11 août 2025
Une base de données pour mieux combattre les champignons résistants
Une équipe menée par une doctorante de l'Université Laval lance FungAMR, un répertoire de mutations génétiques qui aidera à mieux comprendre et contrer la résistance aux antifongiques

Camille Bédard, doctorante en biologie, a coordonné la création de FungAMR.
— Université Laval, Yan Doublet
«On pensait que le travail allait nous prendre quelques jours, mais ça a pris un an!», raconte Camille Bédard, doctorante à la Faculté des sciences et de génie. Elle a coordonné la création de FungAMR, une base de données novatrice qui recense les mutations génétiques rendant certains champignons résistants aux médicaments antifongiques. Ce projet d'envergure, publié dans la revue Nature Microbiology, est déjà salué par la communauté scientifique.
Un outil sans précédent pour la recherche
FungAMR regroupe près de 36 000 données issues de plus de 500 articles scientifiques. Ce travail couvre 208 antifongiques, 246 gènes et 95 espèces de champignons. «Il n'existait pas de base de données aussi complète», souligne Camille Bédard. Ce répertoire deviendra un outil incontournable pour les équipes de recherche à travers le monde.
L'un des atouts majeurs de FungAMR est l'attribution d'un score de confiance pour chaque mutation selon le degré de preuves scientifiques. «Une variation génétique recréée en laboratoire obtient un score plus élevé qu'une résistance simplement observée, sans validation expérimentale», précise la doctorante. Ce système permet aux scientifiques de prioriser les mutations à explorer et d'éviter de réétudier des variations reconnues comme étant inoffensives.
La vue d'ensemble qu'offre la base de données révèle également des phénomènes inquiétants, comme la résistance croisée, c'est-à-dire le fait qu'une mutation confère une résistance à plusieurs classes d'antifongiques. «C'est surtout le cas pour les traitements utilisés en clinique puisqu'ils ciblent souvent les mêmes parties de la cellule. Ça complique le choix des traitements de rechange», souligne Camille Bédard.
Cette revue de littérature montre aussi l'importance de diversifier les recherches. «La majorité des études portaient sur les cinq mêmes champignons. En se concentrant sur quelques espèces, on limite notre compréhension de l'ensemble des mécanismes de résistance», prévient la doctorante. Elle a d'ailleurs été surprise de voir qu'une même mutation apparaissait dans presque toutes les espèces répertoriées. «Elle semble universelle. Ça soulève des questions sur les mécanismes évolutifs en jeu.»

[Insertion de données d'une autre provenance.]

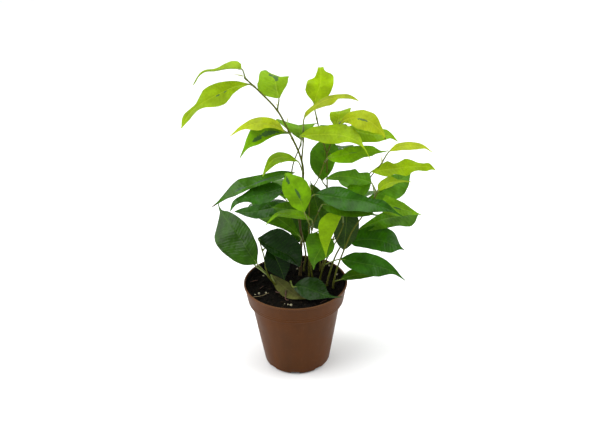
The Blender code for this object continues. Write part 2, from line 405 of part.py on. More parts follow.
def turned_solid(name, profile, segments):
    # profile runs from the axis round the section and back to the axis
    points = [(0.0, 0.0, profile[0][1])]
    for radius, height in profile[1:-1]:
        for step in range(segments):
            angle = 2.0 * math.pi * step / segments
            points.append((radius * math.cos(angle), radius * math.sin(angle), height))
    points.append((0.0, 0.0, profile[-1][1]))
    last = len(points) - 1
    rings = len(profile) - 2
    faces = []
    for step in range(segments):
        after = (step + 1) % segments
        faces.append((0, 1 + step, 1 + after))
        for ring in range(rings - 1):
            low = 1 + ring * segments
            high = low + segments
            faces.append((low + step, high + step, high + after, low + after))
        top = 1 + (rings - 1) * segments
        faces.append((last, top + after, top + step))
    return mesh_object(name, points, faces)


def inner_wall_radius(height):
    # radius of the pot's inner face at a height
    shoulder = POT_HEIGHT - COLLAR_HEIGHT
    collar_inner = COLLAR_FOOT_RADIUS - POT_WALL
    rim_inner = RIM_RADIUS - RIM_WALL
    if height >= shoulder:
        share = (height - shoulder) / COLLAR_HEIGHT
        return collar_inner + share * (rim_inner - collar_inner)
    ledge = shoulder - SHOULDER_DROP
    upper = SHOULDER_RADIUS - POT_WALL
    if height >= ledge:
        share = (height - ledge) / SHOULDER_DROP
        return upper + share * (collar_inner - upper)
    lower = BODY_FOOT_RADIUS - POT_WALL
    return lower + (height - POT_FLOOR) / (ledge - POT_FLOOR) * (upper - lower)


def combine(item, operands, operation):
    # applies one Boolean with a whole collection, exact where that gives a closed solid
    modifier = item.modifiers.new("combine", "BOOLEAN")
    modifier.operation = operation
    modifier.operand_type = "COLLECTION"
    modifier.collection = operands
    for solver in ("EXACT", "MANIFOLD"):
        modifier.solver = solver
        bpy.context.view_layer.update()
        view = bpy.context.evaluated_depsgraph_get()
        mesh = bpy.data.meshes.new_from_object(item.evaluated_get(view))
        shape = bmesh.new()
        shape.from_mesh(mesh)
        bmesh.ops.triangulate(shape, faces=shape.faces)
        closed = all(len(edge.link_faces) == 2 for edge in shape.edges)
        shape.to_mesh(mesh)
        shape.free()
        if closed:
            break
    item.modifiers.remove(modifier)
    item.data = mesh
    for piece in list(operands.objects):
        bpy.data.objects.remove(piece, do_unlink=True)
    bpy.data.collections.remove(operands)


def new_collection(name):
    collection = bpy.data.collections.new(name)
    bpy.context.scene.collection.children.link(collection)
    return collection


def build_pot():
    shoulder = POT_HEIGHT - COLLAR_HEIGHT
    ledge = shoulder - SHOULDER_DROP
    profile = [
        (0.0, 0.0),
        (BODY_FOOT_RADIUS - FOOT_CHAMFER, 0.0),
        (BODY_FOOT_RADIUS, FOOT_CHAMFER),
        (SHOULDER_RADIUS, ledge),
        (COLLAR_FOOT_RADIUS, shoulder),
        (RIM_RADIUS, POT_HEIGHT - RIM_ROUNDING),
        (RIM_RADIUS - RIM_ROUNDING, POT_HEIGHT),
        (RIM_RADIUS - RIM_WALL, POT_HEIGHT),
        (inner_wall_radius(shoulder), shoulder),
        (inner_wall_radius(ledge), ledge),
        (inner_wall_radius(POT_FLOOR), POT_FLOOR),
        (0.0, POT_FLOOR),
    ]
    pot = turned_solid("pot", profile, POT_SEGMENTS)
    cutters = new_collection("drain_cutters")
    for index in range(DRAIN_COUNT):
        bearing = math.radians(DRAIN_FIRST_BEARING + 360.0 * index / DRAIN_COUNT)
        outward = np.array([math.cos(bearing), math.sin(bearing), 0.0])
        sideways = np.array([-outward[1], outward[0], 0.0])
        corners = []
        square = ((-DRAIN_REACH, -0.5), (CUT_PAST, -0.5), (CUT_PAST, 0.5), (-DRAIN_REACH, 0.5))
        for height in (-CUT_PAST, DRAIN_HEIGHT):
            for reach, side in square:
                place = outward * (BODY_FOOT_RADIUS + reach) + sideways * side * DRAIN_WIDTH
                corners.append((place[0], place[1], height))
        faces = [(3, 2, 1, 0), (4, 5, 6, 7), (0, 1, 5, 4), (1, 2, 6, 5), (2, 3, 7, 6), (3, 0, 4, 7)]
        cutter = mesh_object("drain_cutter_%d" % index, corners, faces, cutters)
        cutter.hide_render = True
        cutter.display_type = "WIRE"
    combine(pot, cutters, "DIFFERENCE")
    smooth_shading(pot, POT_SHARP_ANGLE)
    pot.data.materials.append(finish_material("pot_plastic", POT_COLOUR, 0.5))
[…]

D'autres mécanismes de résistance communs chez plusieurs champignons, que ce soit des pathogènes humains ou végétaux, nécessitent une approche intégrée entre le milieu clinique et celui agricole. «FungAMR fait le pont entre les deux domaines, car une mutation trouvée chez un patient peut se retrouver en agriculture, et vice versa. Ça permet ensuite de choisir le meilleur antifongique», explique Camille Bédard.

La levure non pathogène Saccharomyces cerevisiae est utilisée comme modèle en laboratoire pour étudier la résistance. Elle fait partie des cinq espèces les plus étudiées dans la base de données.
— Université Laval, Yan Doublet
Une collaboration scientifique d'envergure
Le projet de recherche a mobilisé une trentaine de personnes, dont une vingtaine d'étudiantes et étudiants issus du réseau canadien EvoFunPath. La revue de la littérature a été un véritable défi. «Les mutations ne sont pas toujours rapportées de manière uniforme et le nom des protéines mutées varie selon les espèces.»
Pour surmonter ces obstacles, l'équipe a comparé les mutations entre les espèces. Elle a observé comment les variations génétiques se traduisaient dans la fabrication des protéines ciblées par les antifongiques. «Quand on regarde la séquence de molécules, elle n'est pas exactement pareille entre chaque champignon, mais en trois dimensions, on voit que c'est la même mutation au même endroit dans la protéine», explique Camille Bédard.
FungAMR est hébergée sur le site CARD de l'Université McMaster et est accessible gratuitement. Elle est accompagnée d'un outil bio-informatique, ChroQueTas, développé par des collègues en Espagne, qui permet d'analyser le génome d'un champignon et de repérer rapidement les mutations connues. Camille Bédard a hâte de voir FungAMR entre les mains de la communauté scientifique pour accélérer les découvertes et améliorer les traitements.
Les signataires de l'étude affiliés à l'Université Laval sont Camille Bédard, Alicia Pageau, Anna Fijarczyk, Philippe Després, Romain Durand, Samuel Plante, Emilie Margaret Marie Alexander, François Rouleau, David Jordan, Adarsh Jay, Mathieu Giguère, Mégane Bernier, Isabelle Gagnon-Arsenault et Christian Landry.